_Exercise brief_: Show, in full, each line of the data that contains "with".
--- BEGIN Records shown ---
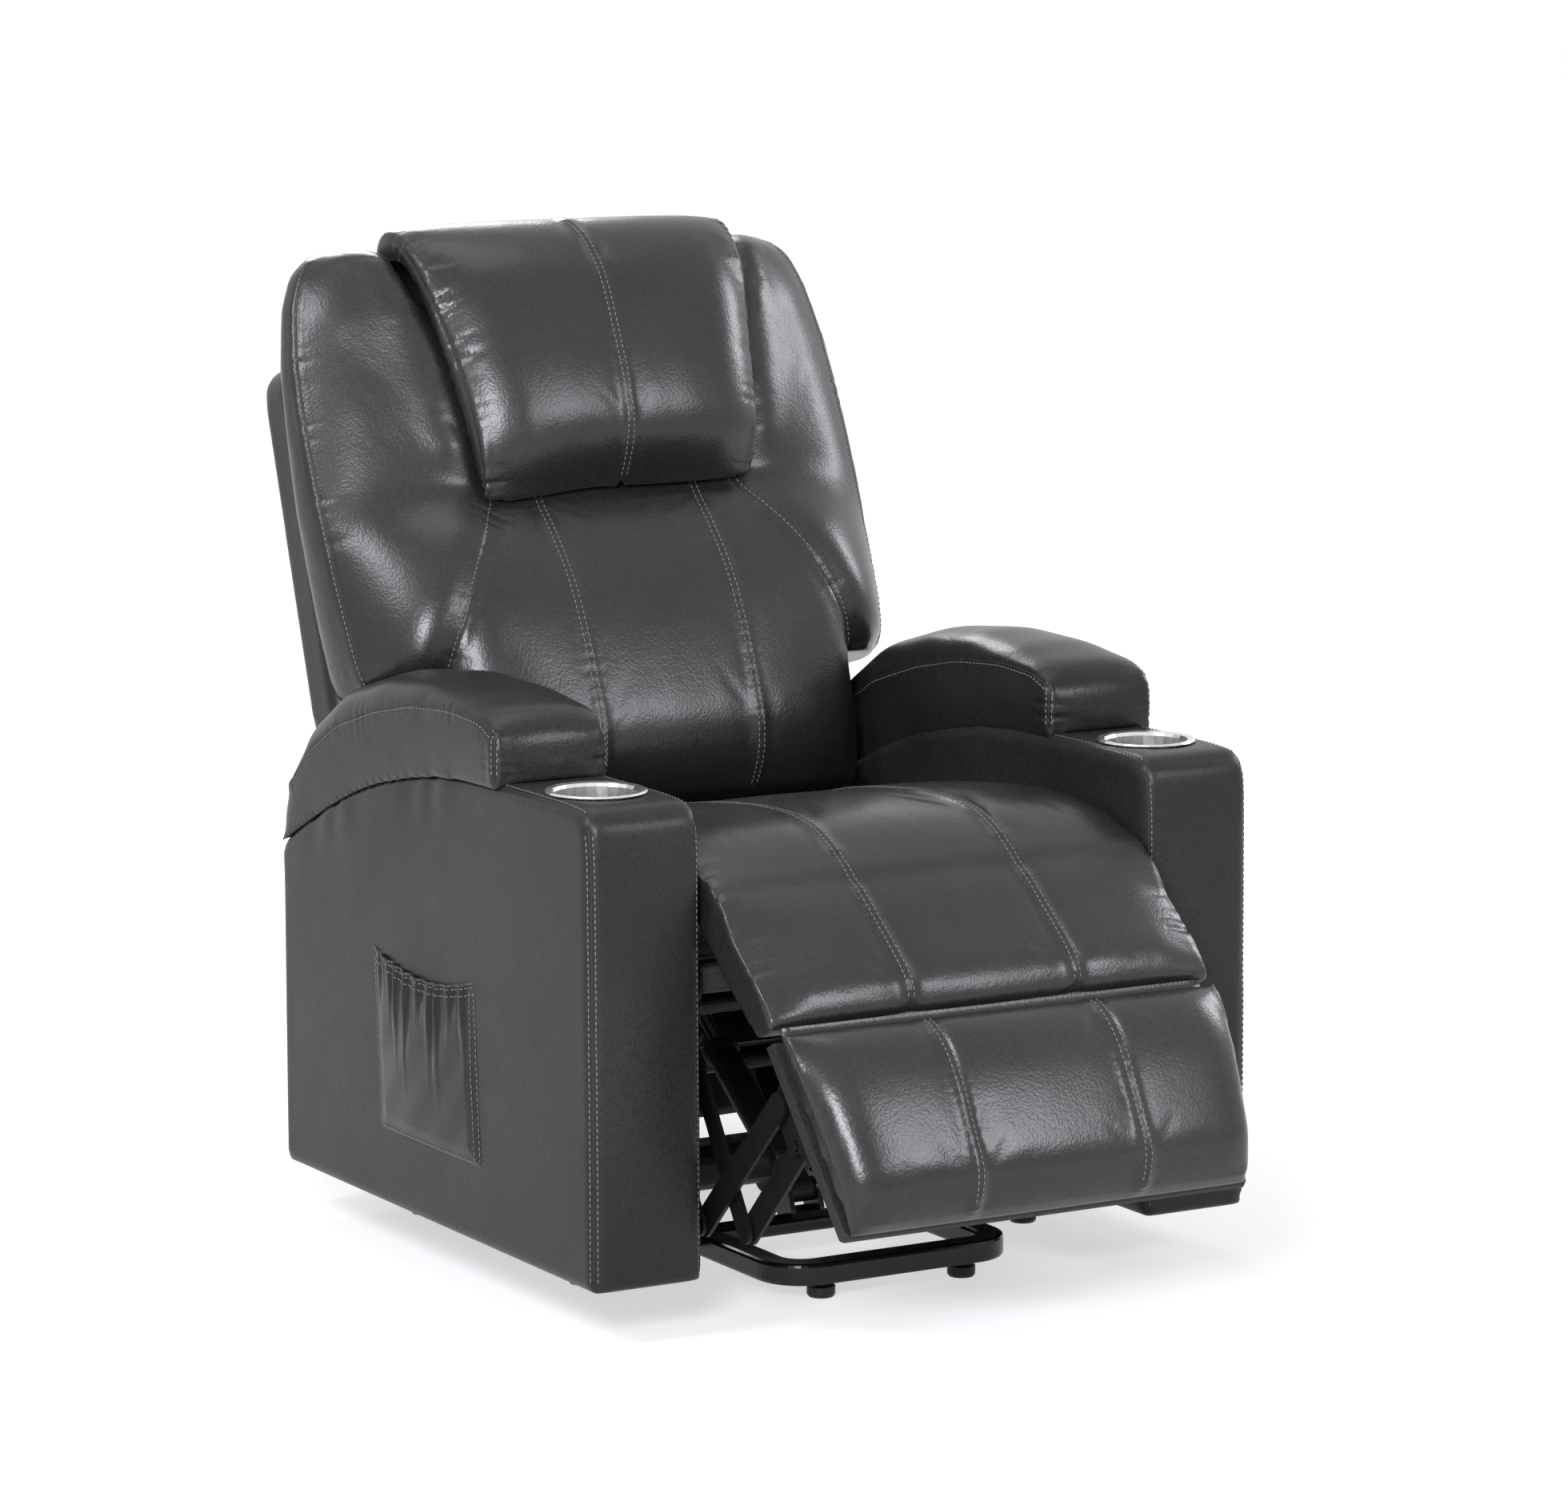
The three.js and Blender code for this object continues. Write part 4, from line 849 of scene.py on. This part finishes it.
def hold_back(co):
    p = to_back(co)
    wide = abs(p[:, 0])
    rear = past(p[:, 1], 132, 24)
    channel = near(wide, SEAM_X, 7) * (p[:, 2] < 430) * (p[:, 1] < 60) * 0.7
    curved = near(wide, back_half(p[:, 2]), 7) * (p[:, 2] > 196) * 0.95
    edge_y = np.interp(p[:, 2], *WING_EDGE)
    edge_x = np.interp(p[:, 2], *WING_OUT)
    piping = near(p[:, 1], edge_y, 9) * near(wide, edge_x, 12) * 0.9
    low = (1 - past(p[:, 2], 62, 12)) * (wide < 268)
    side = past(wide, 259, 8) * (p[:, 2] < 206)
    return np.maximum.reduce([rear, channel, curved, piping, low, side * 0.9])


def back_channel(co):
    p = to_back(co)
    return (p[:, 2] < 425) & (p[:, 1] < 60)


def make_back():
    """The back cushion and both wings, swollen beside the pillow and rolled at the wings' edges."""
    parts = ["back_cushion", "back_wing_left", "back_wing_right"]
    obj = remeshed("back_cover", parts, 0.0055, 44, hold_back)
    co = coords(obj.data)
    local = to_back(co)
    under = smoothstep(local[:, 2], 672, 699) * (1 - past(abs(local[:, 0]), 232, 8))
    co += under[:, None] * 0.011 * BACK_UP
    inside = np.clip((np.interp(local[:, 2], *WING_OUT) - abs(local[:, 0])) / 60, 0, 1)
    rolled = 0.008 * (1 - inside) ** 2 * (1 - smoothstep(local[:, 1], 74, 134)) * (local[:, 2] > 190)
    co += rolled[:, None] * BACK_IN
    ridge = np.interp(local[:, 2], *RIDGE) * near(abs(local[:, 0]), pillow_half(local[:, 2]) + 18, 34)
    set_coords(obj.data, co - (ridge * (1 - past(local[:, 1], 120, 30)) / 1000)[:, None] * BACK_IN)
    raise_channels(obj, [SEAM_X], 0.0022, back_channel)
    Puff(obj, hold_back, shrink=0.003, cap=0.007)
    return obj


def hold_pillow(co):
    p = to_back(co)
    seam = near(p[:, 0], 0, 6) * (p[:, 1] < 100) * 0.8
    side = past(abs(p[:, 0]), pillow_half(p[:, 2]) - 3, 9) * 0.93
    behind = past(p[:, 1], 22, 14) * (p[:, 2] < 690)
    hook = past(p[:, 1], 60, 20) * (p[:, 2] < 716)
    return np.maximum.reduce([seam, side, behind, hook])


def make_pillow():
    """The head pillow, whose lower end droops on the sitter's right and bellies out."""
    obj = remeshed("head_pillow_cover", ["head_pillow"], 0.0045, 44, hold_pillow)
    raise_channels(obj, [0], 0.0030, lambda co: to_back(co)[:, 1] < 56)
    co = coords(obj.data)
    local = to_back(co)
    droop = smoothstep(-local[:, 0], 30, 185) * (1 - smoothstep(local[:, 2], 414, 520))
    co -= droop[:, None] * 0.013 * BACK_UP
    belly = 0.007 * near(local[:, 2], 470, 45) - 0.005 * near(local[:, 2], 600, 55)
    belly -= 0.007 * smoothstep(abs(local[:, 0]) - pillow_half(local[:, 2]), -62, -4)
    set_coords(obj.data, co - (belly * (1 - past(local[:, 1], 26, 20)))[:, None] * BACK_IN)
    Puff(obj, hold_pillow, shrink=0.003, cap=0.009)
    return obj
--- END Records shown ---
--- BEGIN Records shown ---
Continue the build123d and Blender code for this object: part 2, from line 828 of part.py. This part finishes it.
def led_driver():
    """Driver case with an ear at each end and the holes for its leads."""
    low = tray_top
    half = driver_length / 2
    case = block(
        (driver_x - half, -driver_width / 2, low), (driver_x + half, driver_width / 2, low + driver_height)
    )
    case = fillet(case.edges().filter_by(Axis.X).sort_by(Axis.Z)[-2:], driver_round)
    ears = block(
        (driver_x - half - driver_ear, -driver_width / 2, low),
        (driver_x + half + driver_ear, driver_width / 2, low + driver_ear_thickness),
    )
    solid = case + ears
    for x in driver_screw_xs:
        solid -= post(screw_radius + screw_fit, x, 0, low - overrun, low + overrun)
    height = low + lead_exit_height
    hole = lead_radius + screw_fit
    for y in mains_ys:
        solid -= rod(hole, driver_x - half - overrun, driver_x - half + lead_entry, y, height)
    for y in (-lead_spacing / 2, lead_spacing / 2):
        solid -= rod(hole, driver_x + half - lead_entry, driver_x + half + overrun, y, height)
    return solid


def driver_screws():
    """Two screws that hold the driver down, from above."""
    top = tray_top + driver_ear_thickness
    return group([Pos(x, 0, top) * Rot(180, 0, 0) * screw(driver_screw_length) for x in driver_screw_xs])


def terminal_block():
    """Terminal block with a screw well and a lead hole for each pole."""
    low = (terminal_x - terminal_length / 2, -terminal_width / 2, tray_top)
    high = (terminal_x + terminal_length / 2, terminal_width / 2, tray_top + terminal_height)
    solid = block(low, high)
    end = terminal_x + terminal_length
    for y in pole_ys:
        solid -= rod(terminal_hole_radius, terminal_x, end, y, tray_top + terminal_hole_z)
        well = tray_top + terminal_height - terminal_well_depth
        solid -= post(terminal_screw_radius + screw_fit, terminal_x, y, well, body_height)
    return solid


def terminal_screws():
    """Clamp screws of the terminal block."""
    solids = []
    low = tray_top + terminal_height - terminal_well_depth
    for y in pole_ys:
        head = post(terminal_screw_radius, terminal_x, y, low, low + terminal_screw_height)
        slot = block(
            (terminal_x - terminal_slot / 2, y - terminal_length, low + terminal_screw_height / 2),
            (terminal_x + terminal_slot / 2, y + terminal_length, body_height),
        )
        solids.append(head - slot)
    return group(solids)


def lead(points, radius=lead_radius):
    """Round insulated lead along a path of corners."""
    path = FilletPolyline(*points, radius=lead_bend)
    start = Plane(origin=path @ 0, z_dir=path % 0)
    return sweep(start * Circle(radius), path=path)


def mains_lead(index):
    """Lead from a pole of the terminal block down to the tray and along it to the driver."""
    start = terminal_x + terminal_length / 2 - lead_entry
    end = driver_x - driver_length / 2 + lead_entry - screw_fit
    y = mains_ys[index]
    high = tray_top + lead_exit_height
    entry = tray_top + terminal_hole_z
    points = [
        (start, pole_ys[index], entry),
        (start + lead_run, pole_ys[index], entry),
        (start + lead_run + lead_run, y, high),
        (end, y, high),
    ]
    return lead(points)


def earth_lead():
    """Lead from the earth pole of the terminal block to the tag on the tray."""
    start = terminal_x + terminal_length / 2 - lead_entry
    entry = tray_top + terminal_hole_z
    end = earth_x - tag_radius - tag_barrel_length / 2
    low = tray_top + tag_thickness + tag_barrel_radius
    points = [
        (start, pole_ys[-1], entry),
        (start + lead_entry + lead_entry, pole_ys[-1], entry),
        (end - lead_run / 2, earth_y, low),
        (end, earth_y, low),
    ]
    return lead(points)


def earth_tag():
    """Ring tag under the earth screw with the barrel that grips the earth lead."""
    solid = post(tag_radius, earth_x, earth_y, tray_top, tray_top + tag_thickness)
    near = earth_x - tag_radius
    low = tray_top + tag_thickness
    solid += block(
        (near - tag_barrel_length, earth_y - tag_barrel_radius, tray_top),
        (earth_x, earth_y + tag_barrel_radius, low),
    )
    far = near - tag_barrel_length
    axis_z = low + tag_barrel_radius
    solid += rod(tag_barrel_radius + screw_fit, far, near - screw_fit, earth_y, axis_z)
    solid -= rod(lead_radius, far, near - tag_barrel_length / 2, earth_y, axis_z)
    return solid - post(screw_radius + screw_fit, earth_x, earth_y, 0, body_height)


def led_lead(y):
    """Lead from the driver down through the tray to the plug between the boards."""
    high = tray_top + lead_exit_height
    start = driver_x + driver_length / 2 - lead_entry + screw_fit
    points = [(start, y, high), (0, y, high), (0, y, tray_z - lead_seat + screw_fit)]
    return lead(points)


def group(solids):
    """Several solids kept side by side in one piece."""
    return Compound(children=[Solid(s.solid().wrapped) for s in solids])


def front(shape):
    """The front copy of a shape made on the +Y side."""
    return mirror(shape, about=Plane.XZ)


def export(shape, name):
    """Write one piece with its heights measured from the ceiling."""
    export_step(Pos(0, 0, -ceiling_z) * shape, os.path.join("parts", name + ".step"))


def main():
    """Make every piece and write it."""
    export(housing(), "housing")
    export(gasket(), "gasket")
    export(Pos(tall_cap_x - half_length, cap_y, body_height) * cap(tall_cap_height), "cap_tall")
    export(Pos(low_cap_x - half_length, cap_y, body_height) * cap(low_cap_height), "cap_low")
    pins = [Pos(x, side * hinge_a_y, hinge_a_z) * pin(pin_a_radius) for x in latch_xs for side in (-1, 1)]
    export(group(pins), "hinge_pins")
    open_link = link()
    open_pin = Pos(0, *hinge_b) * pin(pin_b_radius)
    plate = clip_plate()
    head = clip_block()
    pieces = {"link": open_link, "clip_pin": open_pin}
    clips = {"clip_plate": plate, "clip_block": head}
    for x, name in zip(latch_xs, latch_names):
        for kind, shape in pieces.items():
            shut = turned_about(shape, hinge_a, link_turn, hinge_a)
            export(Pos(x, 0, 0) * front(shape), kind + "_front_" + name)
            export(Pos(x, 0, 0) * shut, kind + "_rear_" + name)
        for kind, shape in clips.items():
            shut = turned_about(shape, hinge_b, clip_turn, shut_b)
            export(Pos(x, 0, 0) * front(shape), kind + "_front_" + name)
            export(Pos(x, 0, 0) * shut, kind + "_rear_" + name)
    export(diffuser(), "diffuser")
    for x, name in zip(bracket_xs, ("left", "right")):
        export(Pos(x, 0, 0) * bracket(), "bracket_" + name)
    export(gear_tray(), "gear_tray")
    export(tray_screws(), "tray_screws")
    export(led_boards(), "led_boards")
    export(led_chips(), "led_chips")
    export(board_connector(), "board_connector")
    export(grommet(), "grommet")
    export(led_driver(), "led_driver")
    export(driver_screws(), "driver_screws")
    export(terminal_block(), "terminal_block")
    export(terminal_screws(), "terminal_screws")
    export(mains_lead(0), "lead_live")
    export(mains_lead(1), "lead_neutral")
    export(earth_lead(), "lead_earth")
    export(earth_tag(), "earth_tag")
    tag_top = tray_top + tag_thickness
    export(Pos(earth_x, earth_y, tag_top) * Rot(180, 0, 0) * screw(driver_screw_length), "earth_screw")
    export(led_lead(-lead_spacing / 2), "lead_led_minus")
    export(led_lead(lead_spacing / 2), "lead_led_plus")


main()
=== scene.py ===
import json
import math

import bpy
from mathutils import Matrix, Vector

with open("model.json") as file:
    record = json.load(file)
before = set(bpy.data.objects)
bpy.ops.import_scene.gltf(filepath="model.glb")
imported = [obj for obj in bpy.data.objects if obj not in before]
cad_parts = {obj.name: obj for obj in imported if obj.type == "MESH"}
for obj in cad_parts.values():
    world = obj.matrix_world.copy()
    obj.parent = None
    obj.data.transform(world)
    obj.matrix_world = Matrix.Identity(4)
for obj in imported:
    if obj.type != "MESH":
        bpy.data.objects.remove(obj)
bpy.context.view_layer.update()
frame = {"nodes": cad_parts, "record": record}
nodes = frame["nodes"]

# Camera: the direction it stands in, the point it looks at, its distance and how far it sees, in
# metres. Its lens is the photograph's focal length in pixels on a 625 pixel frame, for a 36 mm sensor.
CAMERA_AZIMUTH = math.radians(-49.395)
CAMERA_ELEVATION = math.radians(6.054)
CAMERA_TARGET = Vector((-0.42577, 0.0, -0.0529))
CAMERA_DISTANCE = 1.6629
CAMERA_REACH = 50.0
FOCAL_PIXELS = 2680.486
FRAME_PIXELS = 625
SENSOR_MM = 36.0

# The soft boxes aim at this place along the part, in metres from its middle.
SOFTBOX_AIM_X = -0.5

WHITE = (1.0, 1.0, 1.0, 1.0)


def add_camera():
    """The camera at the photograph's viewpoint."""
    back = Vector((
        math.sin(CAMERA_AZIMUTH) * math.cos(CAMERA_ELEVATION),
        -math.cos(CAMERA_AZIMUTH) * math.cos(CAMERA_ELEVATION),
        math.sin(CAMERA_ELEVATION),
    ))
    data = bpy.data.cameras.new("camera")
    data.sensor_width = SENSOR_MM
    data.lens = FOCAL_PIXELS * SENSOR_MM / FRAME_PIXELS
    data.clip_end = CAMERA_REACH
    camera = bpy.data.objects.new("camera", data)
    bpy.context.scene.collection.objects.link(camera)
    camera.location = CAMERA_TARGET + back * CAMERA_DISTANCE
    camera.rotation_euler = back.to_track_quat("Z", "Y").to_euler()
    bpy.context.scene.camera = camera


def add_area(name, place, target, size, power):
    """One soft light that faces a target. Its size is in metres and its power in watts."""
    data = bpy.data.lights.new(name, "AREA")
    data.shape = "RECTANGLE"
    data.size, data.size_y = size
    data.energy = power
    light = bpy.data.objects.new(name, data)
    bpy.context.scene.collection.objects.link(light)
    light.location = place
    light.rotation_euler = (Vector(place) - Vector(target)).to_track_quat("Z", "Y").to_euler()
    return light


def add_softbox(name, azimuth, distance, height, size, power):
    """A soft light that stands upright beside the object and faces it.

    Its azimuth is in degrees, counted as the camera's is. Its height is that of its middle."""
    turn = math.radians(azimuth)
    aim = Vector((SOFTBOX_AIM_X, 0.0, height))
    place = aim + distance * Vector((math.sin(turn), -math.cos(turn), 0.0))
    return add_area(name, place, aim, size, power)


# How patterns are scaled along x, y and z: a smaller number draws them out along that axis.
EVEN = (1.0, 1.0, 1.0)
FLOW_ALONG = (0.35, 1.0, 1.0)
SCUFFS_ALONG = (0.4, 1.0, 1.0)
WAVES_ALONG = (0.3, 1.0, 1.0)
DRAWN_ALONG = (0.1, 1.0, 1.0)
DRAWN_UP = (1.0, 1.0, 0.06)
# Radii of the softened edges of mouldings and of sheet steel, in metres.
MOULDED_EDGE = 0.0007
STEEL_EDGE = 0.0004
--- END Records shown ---
_Output below_:
    """Driver case with an ear at each end and the holes for its leads."""
    """Terminal block with a screw well and a lead hole for each pole."""
    """Ring tag under the earth screw with the barrel that grips the earth lead."""
    """Write one piece with its heights measured from the ceiling."""
with open("model.json") as file:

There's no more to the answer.